Additional Information:



- A very important red grape varietal that's native to Northern Spain, grown across the north and central regions of the country. Low in acid and alcohol, with subtle strawberry, leather and tobacco notes, the grape responds well to oak aging and plays particularly well with others. Tempranillo is an important component, when combined with Garnacha, Mazuelo, Viura and Graciano, of Rioja, with the best examples coming for the cooler, higher-elevation regions like Rioja Alta and Rioja Alavesa. It is also grown in significant quantities in the Ribera del Duero where it is called Tinto Fino and Penèdes where it is called Ull de Llebre o Ojo de Llebre. Tempranillo hasn't gained a particularly strong foothold outside of Spain, achieving some success under the name Tinto Roriz in Portugal. There it is used as a component of Port and in the table wines of the Ribera del Duero and the Dão.

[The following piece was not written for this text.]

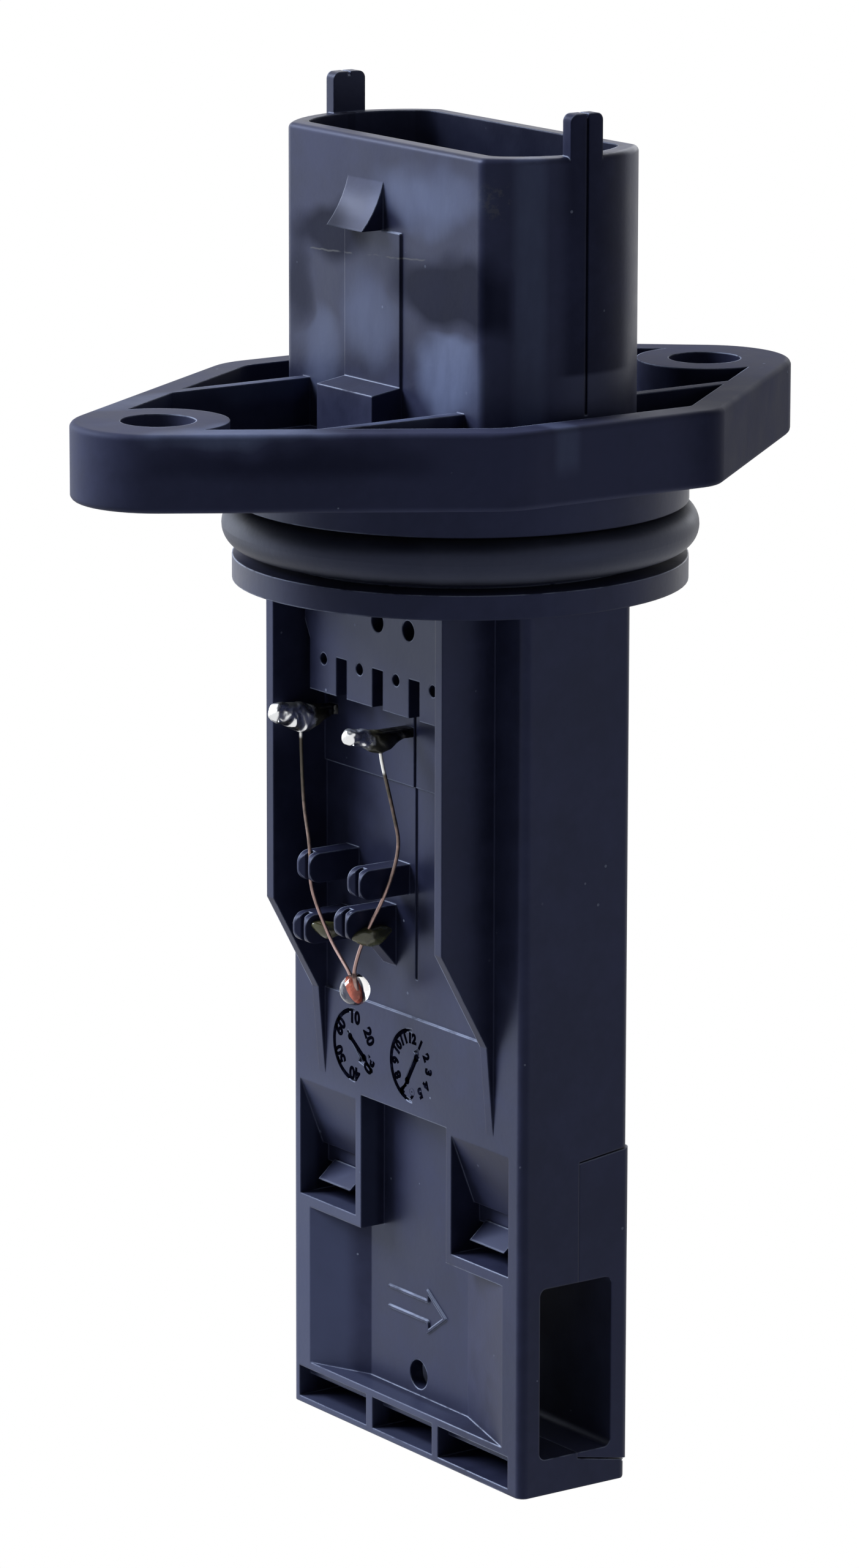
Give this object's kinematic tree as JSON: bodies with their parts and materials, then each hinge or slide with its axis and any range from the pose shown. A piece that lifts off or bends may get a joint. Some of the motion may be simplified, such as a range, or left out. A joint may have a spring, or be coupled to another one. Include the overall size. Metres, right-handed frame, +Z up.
{
  "type": "mass airflow sensor",
  "caption": "Plug-in probe that measures the air drawn through an engine's intake duct, with a sealed spigot, a two-hole flange, a temperature bead and a connector.",
  "frame": {"origin": "on the spigot's axis, in the underside of the flange, where it meets the duct's seat", "axes": "+Z up along the spigot to the connector, +X along the air flow through the probe, -Y out of the wide face that carries the temperature bead"},
  "size_m": [0.0336, 0.0546, 0.0906],
  "materials": {
    "housing": "satin",
    "seal": "matt",
    "cover": "satin",
    "board": "satin",
    "chip": "matt",
    "capacitor": "satin",
    "resistor": "satin",
    "terminal": "tinned",
    "bond_wire": "bright",
    "carrier": "matt",
    "element": "polished",
    "post": "tinned",
    "solder": "bright",
    "lead": "bright",
    "bead_glass": "clear",
    "thermistor": "matt",
    "adhesive": "gloss"
  },
  "bodies": {
    "root": {"main_housing": "housing", "o_ring": "seal", "channel_cover": "cover", "electronics_cover": "cover", "circuit_board": "board", "evaluation_chip": "chip", "board_capacitors": "capacitor", "board_resistors": "resistor", "terminal_1": "terminal", "terminal_2": "terminal", "terminal_3": "terminal", "terminal_4": "terminal", "terminal_5": "terminal", "bond_wires": "bond_wire", "sensor_carrier": "carrier", "sensing_element": "element", "bead_post_left": "post", "bead_post_right": "post", "solder_left": "solder", "solder_right": "solder", "lead_wire_left": "lead", "lead_wire_right": "lead", "thermistor": "thermistor", "glass_bead": "bead_glass", "adhesive_left": "adhesive", "adhesive_right": "adhesive"}
  },
  "joints": []
}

- With more land under vine than any other country in the world, Spain is the great sleeping wine giant. In recent years, a great deal of money and passion has been poured in the burgeoning Spanish wine industry, helping to improve quality among its vast array of wines from sparkling Cava to Sherry to Rioja Gran Reserva. The most important red-wine-producing regions are Rioja, Ribera del Duero and Navarra in the north and Priorat and Penedes in the northeast.